## Begin Recorded information

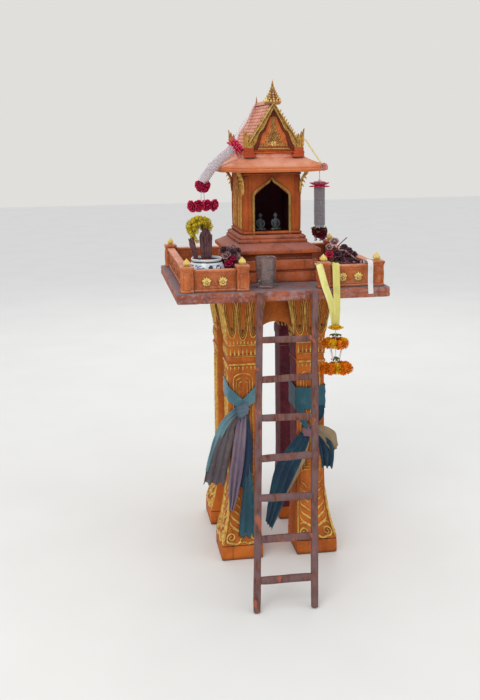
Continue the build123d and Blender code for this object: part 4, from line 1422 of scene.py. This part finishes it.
def pot():
    foot = foot_of("incense_pot")
    shape, sand = shapes(2)
    outline = [(0.5, 0), (30, 0), (32.6, 0.8), (33, 4), (35.5, 8), (42, 17), (49.5, 29), (54.5, 41),
               (55.6, 51), (54.6, 61), (51, 71), (47.6, 77), (45.8, 80.4), (45.6, 82.8), (46.8, 85.6),
               (47, 88.2), (46, 89.9), (44.6, 89.6), (43, 87), (42, 83), (44, 77), (48.6, 69), (50.8, 60),
               (51, 50), (48, 38), (42, 25), (33, 11), (28, 7), (0.5, 6.5)]
    lathe(shape, foot, outline, 44)
    shape.show("incense_pot", pot_glaze, "porcelain", 60)
    rows = []
    for radius, z in ((0.4, 38), (38, 42), (46.5, 56), (47.2, 69), (40, 71.4), (26, 70.8), (12, 72),
                      (0.4, 72.4)):
        bumps = [noise.noise(vec(radius, k * 0.5, 3)) * 1.6 if z > 70 else 0 for k in range(36)]
        rows.append([foot + around(a, radius, z=z + bump) for a, bump in zip(turns(36), bumps)])
    sand.skin(rows)
    sand.show("incense_sand", sand_grey, "pot_sand", 60)
    incense(foot)
    wreath(foot)


def incense(foot):
    """Burnt sticks: one dense upright bundle and a thinner one that leans to the left."""
    sticks, stems = shapes(2)
    plan = ((vec(0, 0), vec(-2, -2), 14, 19, 150, 182, 8), (vec(-26, -4), vec(-46, -8), 5, 8, 34, 176, 22))
    for root_at, tip_at, root_spread, tip_spread, count, tall, uneven in plan:
        for number in range(count):
            share = sqrt((number + 0.5) / count)
            way = around(number * golden_turn)
            root = foot + root_at + way * share * root_spread + Z * 66
            tip = foot + tip_at + way * share * tip_spread + Z * (tall - vary(0, uneven) - 24 * share ** 2)
            tip += vec(vary(-2, 2), vary(-2, 2))
            knee = root.lerp(tip, 0.3)
            tube(stems, [root, knee], 0.9, 5)
            tube(sticks, [knee, root.lerp(tip, 0.65) + vec(vary(-0.8, 0.8), vary(-0.8, 0.8)), tip],
                 [1.5, 1.6, 1.4], 5)
    sticks.show("incense_sticks", stick_brown, "incense")
    stems.piece("incense_stems", stick_red, "incense")


def petal(shape, root, out, up, length, width, cup=0.3, thick=0.5):
    """One thin petal that leaves root along out and curls towards up."""
    out, across = out.normalized(), out.cross(up).normalized()
    over = across.cross(out).normalized()
    rows = []
    for t, share in ((0.0, 0.35), (0.4, 0.9), (0.75, 1.0), (1.0, 0.45)):
        spot = root + out * (length * t) + over * (cup * length * t * t)
        lift = over * (width * 0.16 * share)
        half = across * (width / 2 * share)
        rows.append([spot - half + lift, spot + over * thick, spot + half + lift, spot - over * thick])
    shape.skin(rows)


def jitter(amount):
    return vec(vary(-amount, amount), vary(-amount, amount), vary(-amount, amount))


def pompom(shape, centre, radius, count=60, squash=0.8, length=0.5, width=0.42):
    """A round flower head of many overlapping petals."""
    ball(shape, centre, (radius * 0.62, radius * 0.62, radius * 0.62 * squash), 8, 6)
    for number in range(count):
        z = 1 - 2 * (number + 0.5) / count
        angle = number * golden_turn + vary(-0.2, 0.2)
        out = around(angle, sqrt(max(0, 1 - z * z)), z=z)
        spot = centre + vec(out.x, out.y, out.z * squash) * radius * (1 - length * 0.85)
        tilt = jitter(0.3)
        up = vec(-sin(angle) * 0.4, cos(angle) * 0.4, 1)
        petal(shape, spot, out + tilt, up, radius * length, radius * width, vary(-0.1, 0.4), radius * 0.04)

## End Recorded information

Written request: Quote each line of the listing above exactly.

Completed exercise:
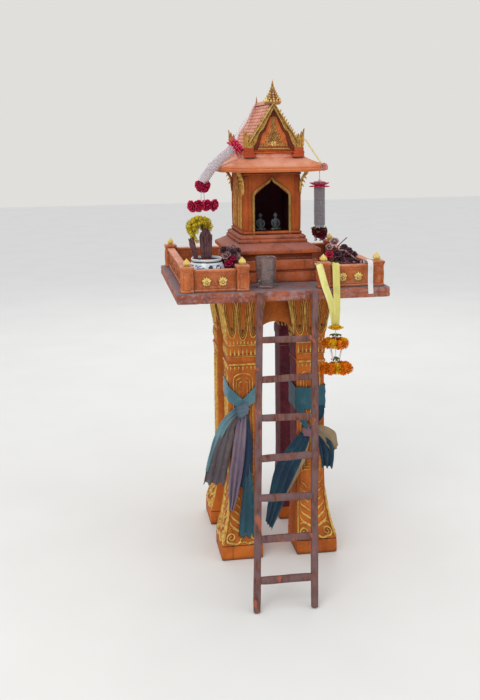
Continue the build123d and Blender code for this object: part 4, from line 1422 of scene.py. This part finishes it.
def pot():
    foot = foot_of("incense_pot")
    shape, sand = shapes(2)
    outline = [(0.5, 0), (30, 0), (32.6, 0.8), (33, 4), (35.5, 8), (42, 17), (49.5, 29), (54.5, 41),
               (55.6, 51), (54.6, 61), (51, 71), (47.6, 77), (45.8, 80.4), (45.6, 82.8), (46.8, 85.6),
               (47, 88.2), (46, 89.9), (44.6, 89.6), (43, 87), (42, 83), (44, 77), (48.6, 69), (50.8, 60),
               (51, 50), (48, 38), (42, 25), (33, 11), (28, 7), (0.5, 6.5)]
    lathe(shape, foot, outline, 44)
    shape.show("incense_pot", pot_glaze, "porcelain", 60)
    rows = []
    for radius, z in ((0.4, 38), (38, 42), (46.5, 56), (47.2, 69), (40, 71.4), (26, 70.8), (12, 72),
                      (0.4, 72.4)):
        bumps = [noise.noise(vec(radius, k * 0.5, 3)) * 1.6 if z > 70 else 0 for k in range(36)]
        rows.append([foot + around(a, radius, z=z + bump) for a, bump in zip(turns(36), bumps)])
    sand.skin(rows)
    sand.show("incense_sand", sand_grey, "pot_sand", 60)
    incense(foot)
    wreath(foot)


def incense(foot):
    """Burnt sticks: one dense upright bundle and a thinner one that leans to the left."""
    sticks, stems = shapes(2)
    plan = ((vec(0, 0), vec(-2, -2), 14, 19, 150, 182, 8), (vec(-26, -4), vec(-46, -8), 5, 8, 34, 176, 22))
    for root_at, tip_at, root_spread, tip_spread, count, tall, uneven in plan:
        for number in range(count):
            share = sqrt((number + 0.5) / count)
            way = around(number * golden_turn)
            root = foot + root_at + way * share * root_spread + Z * 66
            tip = foot + tip_at + way * share * tip_spread + Z * (tall - vary(0, uneven) - 24 * share ** 2)
            tip += vec(vary(-2, 2), vary(-2, 2))
            knee = root.lerp(tip, 0.3)
            tube(stems, [root, knee], 0.9, 5)
            tube(sticks, [knee, root.lerp(tip, 0.65) + vec(vary(-0.8, 0.8), vary(-0.8, 0.8)), tip],
                 [1.5, 1.6, 1.4], 5)
    sticks.show("incense_sticks", stick_brown, "incense")
    stems.piece("incense_stems", stick_red, "incense")


def petal(shape, root, out, up, length, width, cup=0.3, thick=0.5):
    """One thin petal that leaves root along out and curls towards up."""
    out, across = out.normalized(), out.cross(up).normalized()
    over = across.cross(out).normalized()
    rows = []
    for t, share in ((0.0, 0.35), (0.4, 0.9), (0.75, 1.0), (1.0, 0.45)):
        spot = root + out * (length * t) + over * (cup * length * t * t)
        lift = over * (width * 0.16 * share)
        half = across * (width / 2 * share)
        rows.append([spot - half + lift, spot + over * thick, spot + half + lift, spot - over * thick])
    shape.skin(rows)


def jitter(amount):
    return vec(vary(-amount, amount), vary(-amount, amount), vary(-amount, amount))


def pompom(shape, centre, radius, count=60, squash=0.8, length=0.5, width=0.42):
    """A round flower head of many overlapping petals."""
    ball(shape, centre, (radius * 0.62, radius * 0.62, radius * 0.62 * squash), 8, 6)
    for number in range(count):
        z = 1 - 2 * (number + 0.5) / count
        angle = number * golden_turn + vary(-0.2, 0.2)
        out = around(angle, sqrt(max(0, 1 - z * z)), z=z)
        spot = centre + vec(out.x, out.y, out.z * squash) * radius * (1 - length * 0.85)
        tilt = jitter(0.3)
        up = vec(-sin(angle) * 0.4, cos(angle) * 0.4, 1)
        petal(shape, spot, out + tilt, up, radius * length, radius * width, vary(-0.1, 0.4), radius * 0.04)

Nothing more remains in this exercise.